Auch beim mit Datteln gefüllten Schweinefilet gab es eine undeklarierte Abweichung von der Karte, denn statt Romanesco kam schnöder Broccoli. Allerdings war auch dieses Gericht handwerklich einwandfrei gelungen. Pochierte Kaninchenkeule in Senfsoße: Das Fleisch war zart, mit feinem Estragonhauch umgeben, dazu gab es akkurat gegarte breite Bohnen und cremige Polenta, die ich als Beigabe allerdings nicht zwingend fand: Nudeln wären mir angesichts der sahnig gebundenen Soße lieber gewesen.
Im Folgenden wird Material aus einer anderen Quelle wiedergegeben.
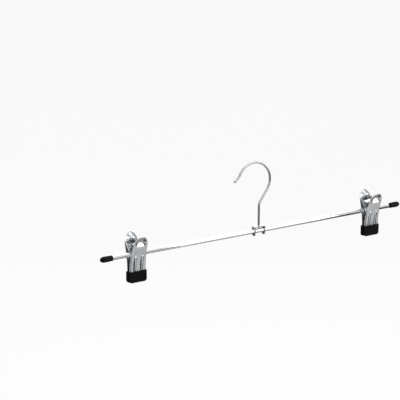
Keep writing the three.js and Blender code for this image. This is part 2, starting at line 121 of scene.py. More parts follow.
@dataclass(frozen=True)
class Finish:
    """One real finish: a base colour, how it shines, and the marks its making leaves."""

    title: str
    colour: str
    tint: str  # the colour where dust, wear or thin plate shows
    metallic: float
    roughness: float
    roughness_spread: float
    marks_mm: float  # size of the fine marks
    marks_height_mm: float
    swell_mm: float  # size of the slow unevenness of the surface
    swell_height_mm: float
    grain: Grain = Grain.EVEN
    specular: float = 0.5

    def material(self) -> bpy.types.Material:
        """The finish as a material, made once and then shared."""
        made = bpy.data.materials.get(self.title)
        return made if made else self._make()

    def _make(self) -> bpy.types.Material:
        """Build the node tree.

        Returns:
            The new material.
        """
        material = bpy.data.materials.new(self.title)
        material.use_nodes = True
        tree = material.node_tree
        tree.nodes.clear()
        place = add_node(tree, "TexCoord").outputs["Object"]
        laid = add_node(tree, "Mapping", {
            "Vector": place, "Scale": self.grain.value}).outputs[0]
        marks = add_node(tree, "TexNoise", {
            "Vector": laid, "Scale": per_metre(self.marks_mm), "Detail": 4.0,
            "Roughness": 0.6}).outputs[0]
        swell = add_node(tree, "TexNoise", {
            "Vector": place, "Scale": per_metre(self.swell_mm), "Detail": 2.0}).outputs[0]
        wear = add_node(tree, "MapRange", {
            "Value": swell, "From Min": 0.35, "From Max": 0.75}).outputs[0]
        colour = add_node(tree, "Mix", {
            "0": wear, "6": linear(self.colour), "7": linear(self.tint)}, data_type="RGBA").outputs[2]
        rough = add_node(tree, "MapRange", {
            "Value": marks, "From Min": 0.3, "From Max": 0.7,
            "To Min": self.roughness - self.roughness_spread,
            "To Max": self.roughness + self.roughness_spread}).outputs[0]
        slow = add_node(tree, "Bump", {
            "Height": swell, "Distance": self.swell_height_mm * MM, "Strength": 1.0}).outputs[0]
        bump = add_node(tree, "Bump", {
            "Height": marks, "Distance": self.marks_height_mm * MM, "Strength": 1.0,
            "Normal": slow}).outputs[0]
        shader = add_node(tree, "BsdfPrincipled", {
            "Base Color": colour, "Metallic": self.metallic, "Roughness": rough,
            "Specular IOR Level": self.specular, "Normal": bump})
        add_node(tree, "OutputMaterial", {"Surface": shader.outputs[0]})
        return material


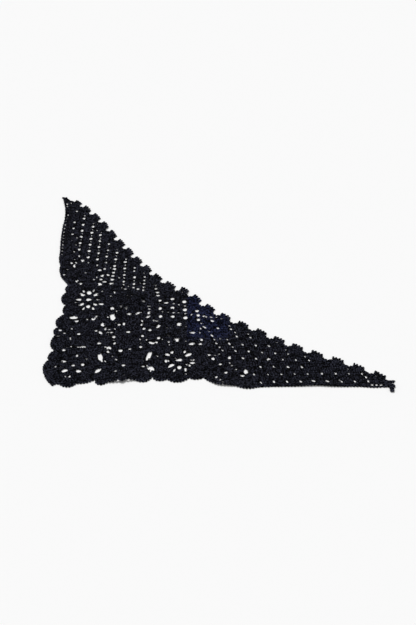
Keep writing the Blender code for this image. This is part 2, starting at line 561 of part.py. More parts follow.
for name, *sizes in MOTIFS:
    motif(name, outlines[name], *sizes)
for name, x, y in HALF_MOTIFS:
    half_motif(name, outlines[name], x, y)

left_leg = smooth(LEFT_LEG, SEAM_STEP)
lower_leg = smooth(LOWER_LEG, SEAM_STEP)
left_inner = offset(left_leg, BORDER)
lower_inner = offset(lower_leg, BORDER)
left_inner[-1] = Vector(JUNCTIONS["wing_li"])
lower_inner[0] = Vector(JUNCTIONS["wing_ri"])
# The seam under the shells runs a fixed depth inside the hollows between them.
hollows = [(x, y) for x, y, lead, height in SHELLS]
under = offset(smooth(hollows[1:-1], SEAM_STEP)[::-1], EDGING)[::-1]
split = Vector(JUNCTIONS["split"])
nearest = min(range(len(under)), key=lambda i: (under[i] - split).length)
under[nearest] = split
under_left = under[:nearest + 1]
under_right = under[nearest:]

mesh_left_outline = run(left_inner, "half_l_top", "half_l_out", "half_l_in",
                        "top_mesh", "-top_side", "right_top", "wings", under_left[::-1])
mesh_right_outline = run("-half_r_in", "-half_r_top", "-half_r_out", lower_inner, under_right[::-1],
                         "-wings", "-right_mesh")
mesh_points = grid(0.0, LEG, 0.0, LEG, MESH_POINT_STEP)
cloth("mesh_left", mesh_left_outline, mesh_spaces + odd_spaces, mesh_points, flat)
cloth("mesh_right", mesh_right_outline, mesh_spaces + odd_spaces, mesh_points, flat)
cloth("border_left", run(left_leg, left_inner[::-1]), [], [], flat)
cloth("border_right", run(lower_leg, lower_inner[::-1]), [], [], flat)

left_tip = [Vector(p) for p in LEFT_TIP]
right_tip = [lower_inner[-1], lower_leg[-1], Vector(RIGHT_TIP)]
edging = run(left_tip, [left_leg[0], left_inner[0]], under, right_tip, shell_edge()[::-1])
cloth("shell_edging", edging, [], [], flat)
cloth("tip_tail", [Vector(p) for p in TAIL], [], [Vector(KNOT)], knot_relief)

# The middle of the scarf's box goes to the origin.
corners = [v.co for o in bpy.data.objects for v in o.data.vertices]
middle_x = (min(c.x for c in corners) + max(c.x for c in corners)) / 2
middle_y = (min(c.y for c in corners) + max(c.y for c in corners)) / 2
print("middle", middle_x, middle_y)
for o in bpy.data.objects:
    for v in o.data.vertices:
        v.co.x -= middle_x
        v.co.y -= middle_y
    o.data.update()
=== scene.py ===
import math
import random

import bpy
import bmesh
import numpy as np
from mathutils import Matrix, Vector
from mathutils.bvhtree import BVHTree
from mathutils.kdtree import KDTree


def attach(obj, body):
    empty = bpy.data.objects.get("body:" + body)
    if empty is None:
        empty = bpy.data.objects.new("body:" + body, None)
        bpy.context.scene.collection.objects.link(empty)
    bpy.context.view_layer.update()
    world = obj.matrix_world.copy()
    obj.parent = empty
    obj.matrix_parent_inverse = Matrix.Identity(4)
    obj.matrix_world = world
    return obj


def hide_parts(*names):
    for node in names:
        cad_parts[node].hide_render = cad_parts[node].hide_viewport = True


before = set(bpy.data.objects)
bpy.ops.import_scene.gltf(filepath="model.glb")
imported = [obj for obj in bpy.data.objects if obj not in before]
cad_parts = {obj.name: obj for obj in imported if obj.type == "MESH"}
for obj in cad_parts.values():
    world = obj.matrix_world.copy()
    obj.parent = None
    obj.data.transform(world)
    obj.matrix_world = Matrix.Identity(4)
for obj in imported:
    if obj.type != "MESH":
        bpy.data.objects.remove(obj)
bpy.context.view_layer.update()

# Crochet scarf: thin cloth on each CAD piece, with the stitches worked on it in yarn.
# Metres, in the frame of the CAD model: the right-angled corner is at the lower left.

random.seed(11)


def deselectAll():
    if bpy.context.mode != "OBJECT":
        bpy.ops.object.mode_set(mode="OBJECT")
    bpy.ops.object.select_all(action="DESELECT")


def makeActive(thing):
    deselectAll()
    thing.select_set(True)
    bpy.context.view_layer.objects.active = thing


def toLinear(hexColour):  # sRGB hex to the linear values that shaders use
    parts = [int(hexColour[i:i + 2], 16) / 255 for i in (1, 3, 5)]
    linear = [p / 12.92 if p <= 0.04045 else ((p + 0.055) / 1.055) ** 2.4 for p in parts]
    return (*linear, 1.0)


def addNode(tree, kind, settings=None, inputs=None, links=None):  # one node, set up and linked
    node = tree.nodes.new(kind)
    for name, value in (settings or {}).items():
        setattr(node, name, value)
    for socket, value in (inputs or {}).items():  # a socket by its name or its number
        node.inputs[socket].default_value = value
    for socket, source in (links or {}).items():
        tree.links.new(source, node.inputs[socket])
    return node


# Materials

yarnLook = {
    "colour": "#111217",        # black cotton that still reads faintly blue
    "fuzzColour": "#1e1f28",    # where loose fibres catch the light
    "groundShadeColour": "#040406",  # painted shade: a colour darker than the yarn, for the hollows between the stitches
    # painted shade as well: the fuzz colour of the darkened ground
    "groundShadeFuzz": "#09090d",
    "tintColour": "#121526",    # the area in the middle that has kept more of its navy dye
    "tintEdges": (("X", -0.058, 0.002), ("Y", -0.166, 0.014),     # where it begins, and how softly,
                  ("X", 0.021, -0.016), ("Y", -0.026, -0.004)),   # and where it ends
    "roughness": 0.85,
    "sheen": 0.006,
    "sheenRoughness": 0.45,
    "sheenTint": (0.75, 0.80, 1.0, 1.0),
    "specular": 0.03,
    "ior": 1.53,
    "plies": 2.0,               # twisted plies in the yarn
    "plyPitch": 0.0042,         # length of one turn of the ply
    "plyDepth": 0.00025,
    "plyShare": 0.5,            # of the ply in the relief, beside the fuzz
    "fuzzDepth": 0.00012,
    "bump": 0.8,
    "fuzz": {"size": (0.0007, 0.0007, 0.0007), "detail": 4.0, "from": (0.35, 0.70), "to": (0.0, 1.0)},
    # painted light and shade: stitch-scale noise that lightens and darkens the colour, for lit stitch tops
    # and shaded gaps
    "stitchLightAndShade": {"size": (0.0031, 0.0040, 0.0031), "detail": 1.0, "from": (0.40, 0.62), "to": (0.0, 3.5)},
    # painted shade: broader noise that scales the colour from 0.45 to 1.15, darker in patches as in folds
    "creaseShade": {"size": (0.0160, 0.0090, 0.0200), "detail": 2.0, "from": (0.36, 0.50), "to": (0.45, 1.15)},
}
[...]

Das ist die Stelle, wo der erfahrene Brandenburg-Reisende den Dessert-Absturz erwartet, aber von wegen: Das war hier wirklich prima. Den Champagner-Honigeistrüffel kannte ich schon aus dem Ellington, Eis in knusprige Schnörkel aus weißer Schokolade gehüllt, dazu Erdbeeren mit Minze. Und Rhabarbergelee mit Marzipanmousse, auch wirklich gelungen (Vorspeisen um 12, Hauptgerichte um 20 Euro, Desserts 8,50). Anständige Weine.

Wer allerdings zu einer ruhigen Zeit kommt, der erlebt, dass der Service allein aus einer Praktikantin besteht. Nichts gegen die nette junge Frau, die nichts falsch machte – aber mit einem solchen Sparprogramm lässt sich kulinarischer Aufbruch nicht glaubhaft darstellen.